“Saat itu, saya menyuruh sepupu saya untuk tenang. Ketika langit-langit dan dinding mulai menimpa kami, kami mulai melarikan diri menaiki tangga. Kami hanya punya waktu untuk mengambil paspor dan telepon kami, saya bahkan tidak tahu bagaimana saya bisa memikirkan hal itu,” tambahnya.
“Kami cukup beruntung untuk keluar dari gedung sebelum semuanya runtuh. Itu adalah hari ketika semuanya benar-benar berubah. Ada banyak kematian. Jika Anda memberi tahu saya itu seminggu sebelumnya, saya akan memberi tahu Anda bahwa itu tidak mungkin,” lanjut Soni.

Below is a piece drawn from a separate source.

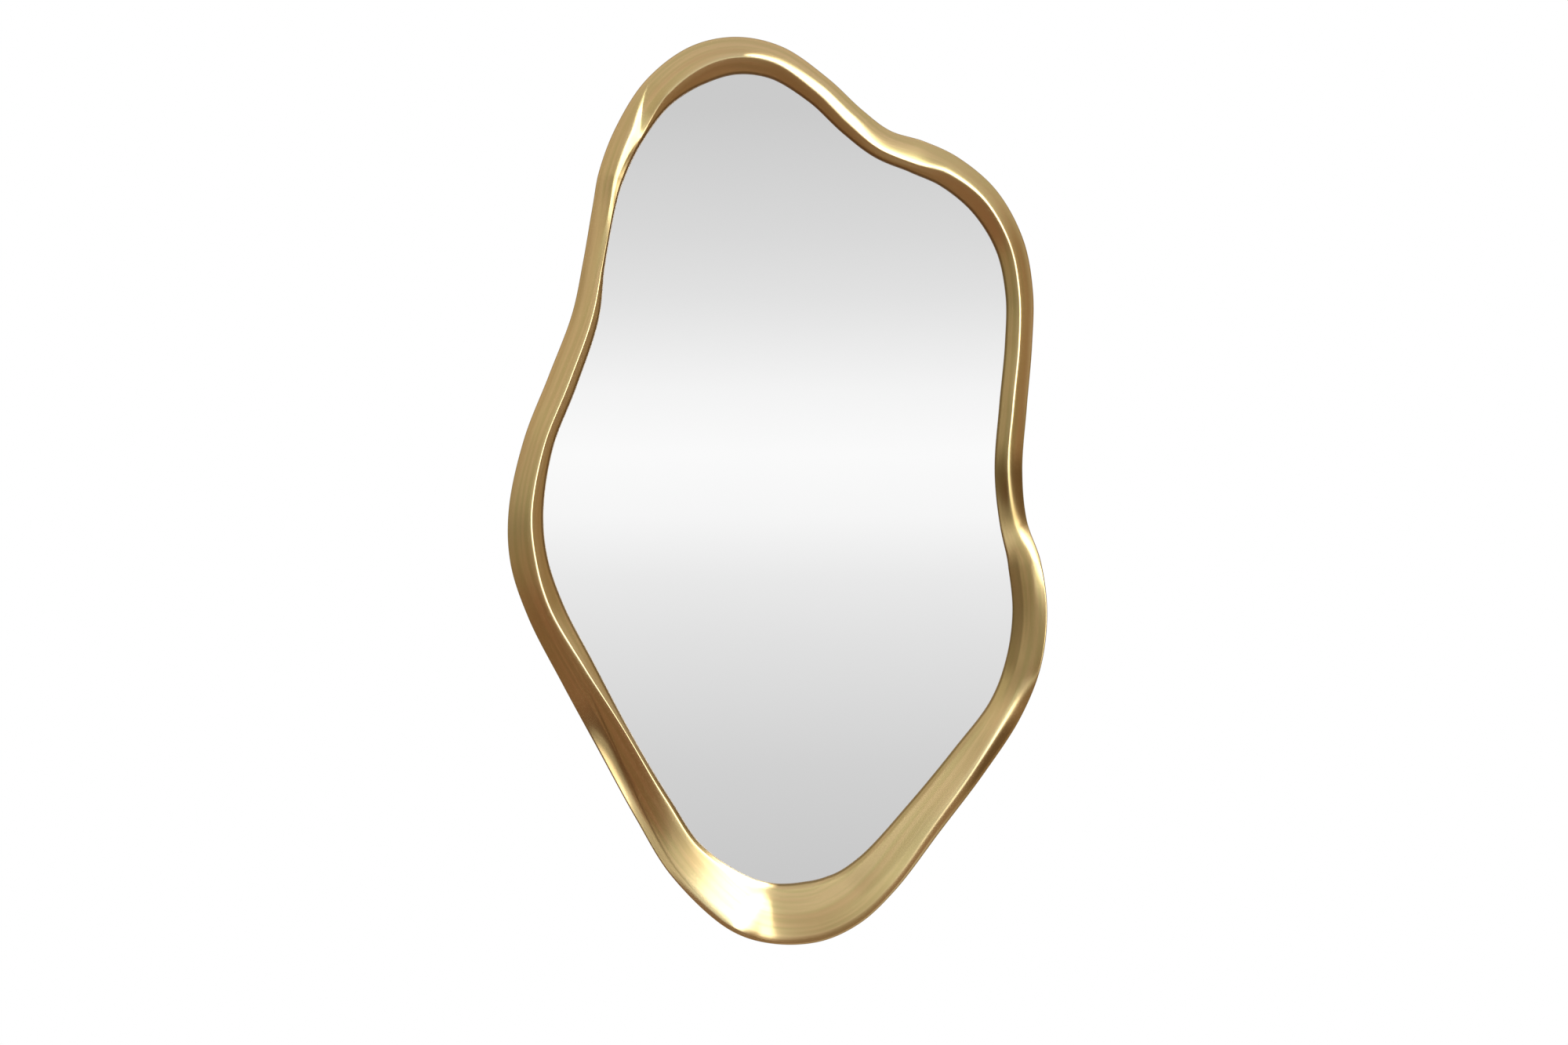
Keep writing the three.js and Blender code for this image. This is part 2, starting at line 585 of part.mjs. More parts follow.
/** D-shaped wire ring hanging from its bar, which lies along X at the origin. */
function ringGeometry() {
  const points = [];
  const addBend = (centreX, centreZ, radius, from, to, steps) => {
    for (let step = 0; step <= steps; step++) {
      const turn = THREE.MathUtils.lerp(from, to, step / steps);
      const x = centreX + radius * Math.cos(turn);
      points.push(new THREE.Vector3(x, 0, centreZ + radius * Math.sin(turn)));
    }
  };
  const cornerX = RING_HALF_WIDTH - RING_CORNER;
  addBend(cornerX, -RING_CORNER, RING_CORNER, Math.PI / 2, 0, 4);
  addBend(0, -RING_CORNER - RING_ARM, RING_HALF_WIDTH, 0, -Math.PI, 14);
  addBend(-cornerX, -RING_CORNER, RING_CORNER, Math.PI, Math.PI / 2, 4);

  const sections = points.map((point, index) => {
    const before = points.at(index - 1);
    const after = points[(index + 1) % points.length];
    const tangent = after.clone().sub(before).normalize();
    const inward = new THREE.Vector3(tangent.z, 0, -tangent.x);
    return Array.from({ length: RING_SIDES }, (_, side) => {
      const turn = 2 * Math.PI * (side + 0.5) / RING_SIDES;
      return point.clone()
        .addScaledVector(inward, RING_WIRE_RADIUS * Math.cos(turn))
        .add(new THREE.Vector3(0, RING_WIRE_RADIUS * Math.sin(turn), 0));
    });
  });
  return closedLoft(sections);
}

function makeHangers() {
  hangers.forEach(({ name, hinge, lean }) => {
    const strap = addPiece(`hanger_strap_${name}`, strapGeometry(), "zinc", hinge);
    const ring = addPiece(`hanger_ring_${name}`, ringGeometry(), "zinc", hinge);
    ring.position.y = HINGE_HEIGHT;
    strap.rotation.y = -lean;
    ring.rotation.y = -lean;
  });
}

// ---------------------------------------------------------------- wall bumpers

function makeBumpers() {
  const height = STANDOFF - SEAT_GAP;
  const profile = [
    [0, 0],
    [BUMPER_RADIUS, 0],
    [BUMPER_RADIUS, height * 0.45],
    [BUMPER_FACE_RADIUS, height],
    [0, height],
  ];
  bumpers.forEach(({ corner, centre }) => {
    const place = new THREE.Vector3(centre.x, SEAT_GAP, centre.z);
    addPiece(`bumper_${corner}`, turned(profile, 14), "rubber", place);
  });
}

// ---------------------------------------------------------------- assembly

makeFrame();
makeGlassStack();
makeBackingBoard();
makeScrews();
makeHangers();
makeBumpers();

const hangerMiddle = (hangers[0].hinge.x + hangers[1].hinge.x) / 2;
mirror.position.set(-hangerMiddle, -STANDOFF, -HANGER_HEIGHT);

const assembly = new THREE.Group();
assembly.add(mirror);

export default assembly;
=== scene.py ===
"""Looks of the irregular wall mirror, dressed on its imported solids.

Metres, +Z up. The mirror faces -Y and the wall is the plane Y = 0. The sections follow the mirror
as it is put together: frame, tape, plate, foam, board, screws, hanging loops, bumpers, studio.
"""

import json

import bpy
import numpy as np
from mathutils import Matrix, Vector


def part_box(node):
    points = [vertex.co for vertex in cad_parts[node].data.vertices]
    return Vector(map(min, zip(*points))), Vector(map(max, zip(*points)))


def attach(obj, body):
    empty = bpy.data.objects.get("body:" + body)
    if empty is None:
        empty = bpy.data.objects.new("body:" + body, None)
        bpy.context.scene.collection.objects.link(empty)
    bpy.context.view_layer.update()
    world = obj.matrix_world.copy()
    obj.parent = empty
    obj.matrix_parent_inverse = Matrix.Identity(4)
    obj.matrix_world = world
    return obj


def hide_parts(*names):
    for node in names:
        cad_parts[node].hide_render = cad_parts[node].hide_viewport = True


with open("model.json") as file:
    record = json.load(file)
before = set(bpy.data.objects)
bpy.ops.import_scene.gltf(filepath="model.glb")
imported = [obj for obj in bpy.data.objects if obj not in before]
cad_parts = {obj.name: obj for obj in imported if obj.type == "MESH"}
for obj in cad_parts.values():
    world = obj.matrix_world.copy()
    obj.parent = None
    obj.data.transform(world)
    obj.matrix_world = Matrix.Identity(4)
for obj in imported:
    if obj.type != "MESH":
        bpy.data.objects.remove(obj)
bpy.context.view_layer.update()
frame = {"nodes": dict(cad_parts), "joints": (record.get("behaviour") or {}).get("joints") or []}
nodes = frame["nodes"]

# ---------------------------------------------------------------- frame
# A cast metal band, finished by hand: brushed along its length, stained a warm antique gold, with
# painted highlight on the ridges and painted shade in the hollows. Its section changes all the way
# round. Behind the face are the lip and rabbet for the plate, the ledge for the board, and a cored
# channel with solid pads.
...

Soni mengaku sebagai muslim yang taat. Niatnya begadang menunggu sholat shubuh usai bermain sepakbola telah menyelamatkan nyawanya. Ia pun mengaku pasti akan meninggal jika saja memilih tidur ketika pulang dari bermain.
“Saya seorang Muslim dan saya sangat religius. Apa yang menyelamatkan saya adalah bahwa saya ingin menunggu sampai jam 6:40 pagi untuk mengucapkan doa pertama hari itu. Itu sebabnya saya tidak bisa tidur,” sambung Soni.
“Jadi saya berkata pada diri sendiri bahwa jika saya tidur, melihat bagaimana semuanya jatuh di rumah, saya pasti sudah mati. Itu bahkan pasti. Batu-batu (dari reruntuhan) yang jatuh sangat besar. Itu adalah bangunan 17 lantai, bayangkan. Jadi jika saya tidur, menurut saya akan mati,” tutup Soni.